Kerry's blood ran cold and she struggled to find the right words. "Wow," she said, "that sounds pretty rough."
He nodded, balancing on the edge of the chair.
"Can I ask you something else?" he said.
"Are you a lesbian?"
Kerry's mouth fell open. "How do you even know that word?"
He chuckled at her. "Everybody knows that word," he said.
She stared at him.
"So, are you?"
"Well, yes, actually, I am," Kerry said, "but I'm wondering why you would ask that?"
"Because Rachel is a lesbian and I figured since you were her friend, you probably were one too."

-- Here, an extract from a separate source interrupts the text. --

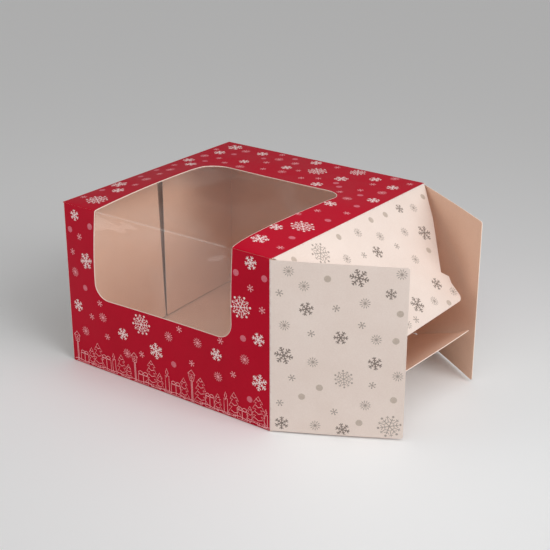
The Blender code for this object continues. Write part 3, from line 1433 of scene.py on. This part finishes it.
@dataclass(frozen=True)
class Crystal:
    """One kind of snow crystal, drawn as one arm that is spun round its middle.

    Lengths are shares of the crystal's radius. A station is a place along the arm and the
    arm's half width there. A branch is the number of the station that it starts at, its length
    and its sweep in degrees. A dot is its x, y and radius. Without a hub the arms don't meet.
    """

    arms: int
    stations: tuple[tuple[float, float], ...]
    branches: tuple[tuple[int, float, float], ...] = ()
    dots: tuple[tuple[float, float, float], ...] = ()
    hub: bool = True
    between: "Crystal | None" = None
    tip_share: float = 0.92

    def build(self, name: str) -> bpy.types.Object:
        """Draws the crystal flat, one unit in radius, with the arms that stand between.

        Args:
            name: the pattern's name.

        Returns:
            The pattern.
        """
        obj = start_point(name)
        self.draw_arm()
        for x, y, radius in self.dots:
            bpy.ops.mesh.primitive_circle_add(
                vertices=8, radius=radius, fill_type="NGON", location=(x, y, 0)
            )
        bpy.ops.mesh.select_all(action="SELECT")
        bpy.ops.mesh.spin(
            steps=self.arms - 1, dupli=True, angle=2 * math.pi * (self.arms - 1) / self.arms,
            center=(0, 0, 0), axis=(0, 0, 1),
        )
        weld(1e-4)
        bpy.ops.mesh.normals_make_consistent(inside=False)
        bpy.ops.mesh.quads_convert_to_tris(ngon_method="BEAUTY")
        close_edit()
        if not self.between:
            return obj
        other = self.between.build("arms_between")
        other.rotation_euler.z = math.pi / self.arms
        return joined(name, [obj, other])

    def draw_arm(self) -> None:
        """Draws one arm with its branches as one closed outline and fills it."""
        reach = {index: (length, sweep) for index, length, sweep in self.branches}
        side = []
        for index, (r, w) in enumerate(self.stations):
            side.append((r, w))
            if index in reach:
                length, sweep = reach[index]
                angle = math.radians(sweep)
                x, y = r + length * math.cos(angle), w + length * math.sin(angle)
                across = (self.stations[index + 1][0] - r) * self.tip_share
                side += [(x, y), (x + across, y)]
        points = [(x, -y) for x, y in side] + side[::-1]
        start = (0, 0) if self.hub else points[-1]
        fill_outline([start, *points[: None if self.hub else -1], start], reach=1e-6)


CRYSTALS = {
    Kind.FERN: Crystal(
        6,
        ((0.11, 0.0635), (0.3, 0.056), (0.41, 0.056), (0.54, 0.056), (0.67, 0.056),
         (0.82, 0.056), (0.93, 0.056), (1.0, 0.05)),
        ((1, 0.15, 58), (3, 0.3, 56), (5, 0.13, 52)),
    ),
    Kind.STAR: Crystal(
        6,
        ((0.13, 0.075), (0.36, 0.07), (0.5, 0.07), (0.66, 0.07), (0.82, 0.07), (1.0, 0.06)),
        ((1, 0.18, 58), (3, 0.26, 54)),
    ),
    Kind.ROSETTE: Crystal(
        12,
        ((0.2, 0.0535), (0.28, 0.034), (0.6, 0.034), (0.66, 0.085), (0.78, 0.095),
         (0.84, 0.04), (1.0, 0.034)),
    ),
    Kind.SPARK: Crystal(6, ((0.16, 0.092), (0.55, 0.1), (0.9, 0.19), (1.0, 0.13))),
    Kind.DISC: Crystal(12, ((0.6, 0.16), (0.98, 0.235), (1.0, 0.16))),
    Kind.LACE: Crystal(
        6,
        ((0.06, 0.035), (0.3, 0.03), (0.37, 0.03), (0.52, 0.03), (0.59, 0.03), (0.74, 0.03)),
        ((1, 0.13, 58), (3, 0.24, 58)),
        ((0.9, 0.0, 0.105),),
        between=Crystal(
            6,
            ((0.34, 0.028), (0.76, 0.028), (0.82, 0.028), (0.93, 0.028)),
            ((1, 0.12, 60),),
            hub=False,
        ),
    ),
}


def ring(x: float, y: float, wide: float, high: float, sides: int = 8) -> Line:
    """A closed oval line."""
    angles = [2 * math.pi * i / sides for i in range(sides + 1)]
    return [(x + wide * math.cos(a), y + high * math.sin(a)) for a in angles]


def fir(height: float, tiers: int = 3) -> list[Line]:
    """A fir tree in outline, with a garland on each tier.

    Args:
        height: the tree's height.
        tiers: how many tiers of branches it has.

    Returns:
        Its lines, standing on Y 0.
    """
    foot, tip = 0.1 * height, height
    side = []
    for tier in range(tiers):
        low = foot + (tip - foot) * (tiers - 1 - tier) / tiers
        wide = 0.13 * height + 0.17 * height * (tier + 1) / tiers
        side.append((wide, low))
        if tier < tiers - 1:
            side.append((wide * 0.42, low))
    crown = [(0, tip), *side]
    outline = crown + [(-x, y) for x, y in reversed(crown)]
    garlands = [
        [(-wide * 0.5, low + 0.14 * height), (0, low + 0.07 * height),
         (wide * 0.5, low + 0.12 * height)]
        for wide, low in side[::2]
    ]
    trunk = [(-0.04 * height, foot), (-0.04 * height, 0), (0.04 * height, 0),
             (0.04 * height, foot)]
    return [outline, trunk, *garlands]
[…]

"I see." Kerry watched him swing his feet back and forth, then stop to scratch a mosquito bite. "So I guess you know what lesbian means, then."
"Oh sure. It means that you want to get married to women instead of men and that you have sex with them and stuff."
Kerry nodded. That did pretty much cover it.
"Anyway, I have to go," Finn said and he got to his feet. "I've got schoolwork to do."
"Schoolwork? Isn't it summer vacation now?"
He padded across the deck, towards the beach. "Not for me," he said. "It was nice to meet you Kerry. I hope your leg feels better."
"Nice to meet you, too, Finn," Kerry said and she shaded her eyes to watch him stride through the sand. "Hey Finn!" she called after him. He turned and looked back. "How did you get your nickname?"
"From Finn MacCool," he shouted back.
"Finn MacCool, " he repeated, "the Irish hero."
"I've never heard of him," Kerry said.
Finn threw up his hands in mock exasperation and then walked away shaking his sun-bleached head.
Kerry followed him with her eyes, most of the way home.